Solomon stared blankly at the woman for a moment then his face cleared in understanding.
‘Of course. Glasgow University.’
She smiled, nodding. ‘I don’t spend all my time in the City Mortuary, though it feels like it sometimes. Lorimer tells me you’re profiling this guy.’ She indicated the area outside the room, as if the killer’s presence still contaminated the locus.
‘Yes. You know about my, um, accident?’
‘You were mugged in your own flat, right?’
‘Maybe I was closer to our s
uspect than I’d have wished.’ ‘So it might have been you laid out on my slab!’ Rosie teased.
Solly blushed suddenly at the thought of this attractive young woman examining his naked body. Noticing his discomfiture, Lorimer clapped Rosie on the shoulder.
‘They’re an insensitive lot, Dr Brightman. She’s just winding you up.’
Just then a grey-bearded man put his head around the door.
‘Ah, Chief Inspector.’
‘Back to work,’ commented the pathologist, recognising the scene-of-crime photographer. ‘Right then,’ she tapped Solly’s arm gently, ‘I’d best get on out there. See you later, maybe.’
‘I can have one of the boys take you home,’ Lorimer suggested, seeing Solly slump back into the soft folds of the settee, but the psychologist shook his head.
‘I’m all right now. I’d like to stay while you look around the flat.’
‘Up to you. There may also be a few things to do in the office before I see my bed tonight.’
Lorimer checked that the scene-of-crime boys were still in the flat then began to look around the room. Janet Yarwood had been one of the many solitary people in this city. She had told the psychologist several things about Lucy Haining that Lorimer remembered from the report. Now, thought Lorimer, just as Rosie could read for signs of death, it was time that Janet Yarwood’s home told him something about her life.
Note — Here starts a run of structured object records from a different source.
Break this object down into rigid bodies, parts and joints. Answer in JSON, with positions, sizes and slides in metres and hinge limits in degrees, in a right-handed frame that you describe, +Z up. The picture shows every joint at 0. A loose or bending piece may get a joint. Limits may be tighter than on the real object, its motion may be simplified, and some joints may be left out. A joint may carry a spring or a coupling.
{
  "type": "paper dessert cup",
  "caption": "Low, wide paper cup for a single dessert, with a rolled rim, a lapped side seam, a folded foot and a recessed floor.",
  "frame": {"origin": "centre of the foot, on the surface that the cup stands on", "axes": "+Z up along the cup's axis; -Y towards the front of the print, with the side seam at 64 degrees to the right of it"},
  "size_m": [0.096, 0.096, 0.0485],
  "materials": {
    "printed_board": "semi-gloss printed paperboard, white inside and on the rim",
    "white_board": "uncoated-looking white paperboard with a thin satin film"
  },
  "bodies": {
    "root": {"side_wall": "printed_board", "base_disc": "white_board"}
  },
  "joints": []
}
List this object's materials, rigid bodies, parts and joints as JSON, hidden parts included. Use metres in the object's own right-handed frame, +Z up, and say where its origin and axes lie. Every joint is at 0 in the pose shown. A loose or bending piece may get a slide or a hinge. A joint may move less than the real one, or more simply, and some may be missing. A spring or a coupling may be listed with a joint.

First-floor flat, lounge window overlooking the street below. A door directly opposite led to the hall and the other rooms, and there was a small kitchen off the lounge. The only wall without window or doorway was dominated by a huge batik hanging in bright pink, black and white. At first the design seemed abstract but on closer inspection Lorimer saw that it was in fact a representation of a zebra and foal against an African sunset. Remembering the influence on Lucy Haining’s jewellery designs, Lorimer made a mental note to look for other African artefacts. Most of the furnishings were old and shabby, in contrast to the newness of the building itself. Instead of a carpet, there were several durries laid side by side, leaving a broad strip of unvarnished floorboard under the window. Here a collection of artist’s materials were gathered: boxes containing tubes of paint, larger tubes of primary-coloured acrylics, brushes of various sizes sticking out of pottery jars and stacks of unframed canvases, face to the wall. Curious about their subjects, Lorimer flipped them over. They were all studies of children. Had any of the models come from Lucy’s life classes? he wondered. But perhaps they were simply early studies for commissioned portraits. At one end of the room, under the garish batik, was an old square table. Someone had stripped and varnished it at one time and the warm oak glowed in the lamplight. A large blue pottery bowl was filled with exotic fruits. Had she meant to eat them, he thought, or were they a subject for still life? Two squashy chairs and the settee were draped in plain undyed linen, contrasting with the striped multicoloured rugs.